Targeted sequencing with Sanger as well as short read based high throughput sequencing methods is standard practice in clinical genetic testing. However, many applications beyond SNP detection have remained somewhat obstructed due to technological challenges. With the advent of long reads and high consensus accuracy, SMRT Sequencing overcomes many of the technical hurdles faced by Sanger and NGS approaches, opening a broad range of untapped clinical sequencing opportunities. Flexible multiplexing options, highly adaptable sample preparation method and newly improved two well-developed analysis methods that generate highly-accurate sequencing results, make SMRT Sequencing an adept method for clinical grade targeted sequencing. The Circular Consensus Sequencing (CCS) analysis pipeline produces QV 30 data from each single intra-molecular multi-pass polymerase read, making it a reliable solution for detecting minor variant alleles with frequencies as low as 1 %. Long Amplicon Analysis (LAA) makes use of insert spanning full-length subreads originating from multiple individual copies of the target to generate highly accurate and phased consensus sequences (>QV50), offering a unique advantage for imputation free allele segregation and haplotype phasing. Here we present workflows and results for a range of SMRT Sequencing clinical applications. Specifically, we illustrate how the flexible multiplexing options, simple sample preparation methods and new developments in data analysis tools offered by PacBio in support of Sequel System 5.1 can come together in a variety of experimental designs to enable applications as diverse as high throughput HLA typing, mitochondrial DNA sequencing and viral vector integrity profiling of recombinant adeno-associated viral genomes (rAAV).

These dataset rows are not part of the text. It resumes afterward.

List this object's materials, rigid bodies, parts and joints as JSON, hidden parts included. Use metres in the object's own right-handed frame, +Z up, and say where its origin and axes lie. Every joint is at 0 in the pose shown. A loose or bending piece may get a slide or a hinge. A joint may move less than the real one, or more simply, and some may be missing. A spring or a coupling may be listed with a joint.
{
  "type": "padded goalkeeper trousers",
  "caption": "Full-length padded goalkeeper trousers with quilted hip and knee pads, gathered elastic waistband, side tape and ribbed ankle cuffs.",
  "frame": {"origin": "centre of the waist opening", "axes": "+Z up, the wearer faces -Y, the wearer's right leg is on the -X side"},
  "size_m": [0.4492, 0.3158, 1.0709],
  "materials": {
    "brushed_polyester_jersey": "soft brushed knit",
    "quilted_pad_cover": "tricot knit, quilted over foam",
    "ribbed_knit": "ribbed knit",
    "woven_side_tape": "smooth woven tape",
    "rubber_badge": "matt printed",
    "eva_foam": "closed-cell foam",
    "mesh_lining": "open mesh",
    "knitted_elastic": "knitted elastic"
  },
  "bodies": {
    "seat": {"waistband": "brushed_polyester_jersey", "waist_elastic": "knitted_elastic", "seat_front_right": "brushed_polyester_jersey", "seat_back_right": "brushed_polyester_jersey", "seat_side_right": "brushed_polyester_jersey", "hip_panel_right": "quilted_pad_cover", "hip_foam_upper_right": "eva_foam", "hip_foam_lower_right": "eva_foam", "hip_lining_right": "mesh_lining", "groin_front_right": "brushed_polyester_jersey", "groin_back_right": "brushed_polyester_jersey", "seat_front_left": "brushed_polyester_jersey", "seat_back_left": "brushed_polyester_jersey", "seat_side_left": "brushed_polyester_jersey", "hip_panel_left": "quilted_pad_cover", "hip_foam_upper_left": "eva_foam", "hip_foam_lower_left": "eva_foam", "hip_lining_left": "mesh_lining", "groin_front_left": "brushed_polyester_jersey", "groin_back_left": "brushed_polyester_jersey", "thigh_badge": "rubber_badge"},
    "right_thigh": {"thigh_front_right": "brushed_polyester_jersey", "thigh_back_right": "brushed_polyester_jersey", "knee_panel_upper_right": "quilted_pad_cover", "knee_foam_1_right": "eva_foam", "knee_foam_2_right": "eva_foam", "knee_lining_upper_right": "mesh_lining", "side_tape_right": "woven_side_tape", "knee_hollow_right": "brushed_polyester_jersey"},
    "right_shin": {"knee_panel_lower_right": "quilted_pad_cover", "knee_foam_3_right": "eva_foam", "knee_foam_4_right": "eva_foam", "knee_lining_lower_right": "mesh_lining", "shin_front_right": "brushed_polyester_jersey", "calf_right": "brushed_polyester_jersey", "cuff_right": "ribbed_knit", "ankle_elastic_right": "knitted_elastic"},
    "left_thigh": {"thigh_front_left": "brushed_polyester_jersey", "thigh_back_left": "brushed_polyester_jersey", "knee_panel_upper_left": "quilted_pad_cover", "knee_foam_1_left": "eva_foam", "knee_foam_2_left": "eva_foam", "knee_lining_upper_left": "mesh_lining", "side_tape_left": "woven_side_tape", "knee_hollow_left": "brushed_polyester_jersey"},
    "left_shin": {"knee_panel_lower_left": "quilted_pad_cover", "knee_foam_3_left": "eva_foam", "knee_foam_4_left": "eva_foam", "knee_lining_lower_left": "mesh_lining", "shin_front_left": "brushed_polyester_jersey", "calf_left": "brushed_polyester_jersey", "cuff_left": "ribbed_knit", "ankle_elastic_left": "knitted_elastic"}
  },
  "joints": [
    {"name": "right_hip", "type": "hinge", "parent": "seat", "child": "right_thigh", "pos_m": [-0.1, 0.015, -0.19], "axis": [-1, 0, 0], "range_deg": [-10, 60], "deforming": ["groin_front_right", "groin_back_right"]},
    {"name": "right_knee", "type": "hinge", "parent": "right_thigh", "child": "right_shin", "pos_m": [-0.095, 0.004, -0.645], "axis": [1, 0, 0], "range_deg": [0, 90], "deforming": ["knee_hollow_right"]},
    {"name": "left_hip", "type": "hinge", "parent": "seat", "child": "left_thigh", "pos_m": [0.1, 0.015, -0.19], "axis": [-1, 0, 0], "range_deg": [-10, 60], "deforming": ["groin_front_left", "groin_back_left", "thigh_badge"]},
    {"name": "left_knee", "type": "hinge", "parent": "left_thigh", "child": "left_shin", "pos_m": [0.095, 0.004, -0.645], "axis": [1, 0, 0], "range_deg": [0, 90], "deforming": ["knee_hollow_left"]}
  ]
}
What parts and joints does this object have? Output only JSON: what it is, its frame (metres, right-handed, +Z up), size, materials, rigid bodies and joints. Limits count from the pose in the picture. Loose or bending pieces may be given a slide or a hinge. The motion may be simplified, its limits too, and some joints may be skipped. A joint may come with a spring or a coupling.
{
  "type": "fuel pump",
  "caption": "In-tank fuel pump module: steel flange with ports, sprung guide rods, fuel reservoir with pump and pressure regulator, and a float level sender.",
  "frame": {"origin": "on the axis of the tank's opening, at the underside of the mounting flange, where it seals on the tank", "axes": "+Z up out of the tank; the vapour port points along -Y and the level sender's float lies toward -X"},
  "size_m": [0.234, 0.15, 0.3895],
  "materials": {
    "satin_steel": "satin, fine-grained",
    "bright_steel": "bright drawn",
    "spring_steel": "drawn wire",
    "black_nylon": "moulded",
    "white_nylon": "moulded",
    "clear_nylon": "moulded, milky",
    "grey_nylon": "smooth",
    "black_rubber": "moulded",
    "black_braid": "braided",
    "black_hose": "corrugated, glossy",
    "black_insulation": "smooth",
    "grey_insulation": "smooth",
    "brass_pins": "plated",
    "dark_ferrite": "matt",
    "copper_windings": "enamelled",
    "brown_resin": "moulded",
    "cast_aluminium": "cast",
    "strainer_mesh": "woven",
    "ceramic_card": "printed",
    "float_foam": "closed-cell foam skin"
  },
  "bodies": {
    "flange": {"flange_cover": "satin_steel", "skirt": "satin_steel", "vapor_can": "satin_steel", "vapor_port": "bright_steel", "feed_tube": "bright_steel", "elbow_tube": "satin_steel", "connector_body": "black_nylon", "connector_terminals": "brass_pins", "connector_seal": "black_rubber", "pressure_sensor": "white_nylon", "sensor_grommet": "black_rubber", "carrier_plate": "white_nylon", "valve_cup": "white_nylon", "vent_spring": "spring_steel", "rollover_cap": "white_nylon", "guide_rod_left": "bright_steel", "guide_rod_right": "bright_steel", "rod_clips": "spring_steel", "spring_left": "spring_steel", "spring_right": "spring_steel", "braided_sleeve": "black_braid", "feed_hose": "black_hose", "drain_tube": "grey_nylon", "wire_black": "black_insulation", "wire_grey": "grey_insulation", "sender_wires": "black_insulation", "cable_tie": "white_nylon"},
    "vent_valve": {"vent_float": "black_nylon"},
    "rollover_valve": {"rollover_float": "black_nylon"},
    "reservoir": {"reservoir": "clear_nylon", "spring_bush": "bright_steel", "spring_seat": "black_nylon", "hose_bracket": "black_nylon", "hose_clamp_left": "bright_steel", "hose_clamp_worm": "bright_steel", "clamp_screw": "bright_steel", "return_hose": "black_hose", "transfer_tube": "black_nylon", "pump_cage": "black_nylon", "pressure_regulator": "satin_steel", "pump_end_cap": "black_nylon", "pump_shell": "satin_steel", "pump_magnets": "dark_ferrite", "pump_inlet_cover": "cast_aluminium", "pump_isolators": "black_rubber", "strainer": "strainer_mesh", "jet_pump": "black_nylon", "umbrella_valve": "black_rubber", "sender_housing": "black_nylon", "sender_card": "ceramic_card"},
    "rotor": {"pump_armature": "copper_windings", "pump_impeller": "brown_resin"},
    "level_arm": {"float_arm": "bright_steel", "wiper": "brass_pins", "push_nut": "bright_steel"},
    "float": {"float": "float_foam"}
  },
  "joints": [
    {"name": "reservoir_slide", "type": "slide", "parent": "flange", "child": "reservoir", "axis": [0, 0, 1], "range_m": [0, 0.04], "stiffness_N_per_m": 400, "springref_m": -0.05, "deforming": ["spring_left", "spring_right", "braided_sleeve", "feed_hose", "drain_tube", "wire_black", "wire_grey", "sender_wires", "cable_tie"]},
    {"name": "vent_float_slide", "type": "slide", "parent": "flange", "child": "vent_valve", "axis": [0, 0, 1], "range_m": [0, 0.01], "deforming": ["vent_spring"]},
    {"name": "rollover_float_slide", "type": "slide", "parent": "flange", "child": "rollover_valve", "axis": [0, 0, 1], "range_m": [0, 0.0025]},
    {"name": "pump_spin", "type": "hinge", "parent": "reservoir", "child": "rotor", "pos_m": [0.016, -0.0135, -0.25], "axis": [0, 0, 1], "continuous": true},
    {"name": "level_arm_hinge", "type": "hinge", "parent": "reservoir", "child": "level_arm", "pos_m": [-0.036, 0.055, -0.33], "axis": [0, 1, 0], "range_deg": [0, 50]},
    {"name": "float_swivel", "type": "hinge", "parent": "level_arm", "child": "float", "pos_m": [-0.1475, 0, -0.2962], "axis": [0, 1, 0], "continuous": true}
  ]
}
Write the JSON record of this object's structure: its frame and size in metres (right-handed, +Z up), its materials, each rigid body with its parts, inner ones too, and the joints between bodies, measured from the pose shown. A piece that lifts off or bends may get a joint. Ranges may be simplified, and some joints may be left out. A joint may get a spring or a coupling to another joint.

Sequencing the previously unsequenceable using amplification-free targeted enrichment powered by CRISPR/Cas9
Genomic regions with extreme base composition bias and repetitive sequences have long proven challenging for targeted enrichment methods, as they rely upon some form of amplification. Similarly, most DNA sequencing technologies struggle to faithfully sequence regions of low complexity. This has especially been true for repeat expansion disorders such as Fragile X syndrome, Huntington’s disease and various Ataxias, where the repetitive elements range from several hundreds of bases to tens of kilobases. We have developed a robust, amplification-free targeted enrichment technique, called No-Amp Targeted Sequencing, that employs the CRISPR/Cas9 system. In conjunction with Single Molecule, Real-Time (SMRT) Sequencing, which delivers long reads spanning the entire repeat expansion, high consensus accuracy, and uniform coverage, these previously inaccessible regions are now accessible. This method is completely amplification-free, therefore removing any PCR errors and biases from the experiment. Furthermore, this technique also preserves native DNA molecules, allowing for direct detection and characterization of epigenetic signatures. The No-Amp method is a two-day protocol, compatible with multiplexing of multiple targets and samples in a single reaction, using as little as 1 µg of genomic DNA input per sample. We have successfully targeted a number of repeat expansion disorder loci (HTT, FMR1, ATXN10, C9orf72) with alleles as long as >2700 repeat unites (>13 kb). Using the No-Amp method we have isolated hundreds of individual on-target molecules, allowing for reliable repeat size estimation, mosaicism detection and identification of interruption sequences – all aspects of repeat expansion disorders which are important for better understanding the underlying disease mechanisms.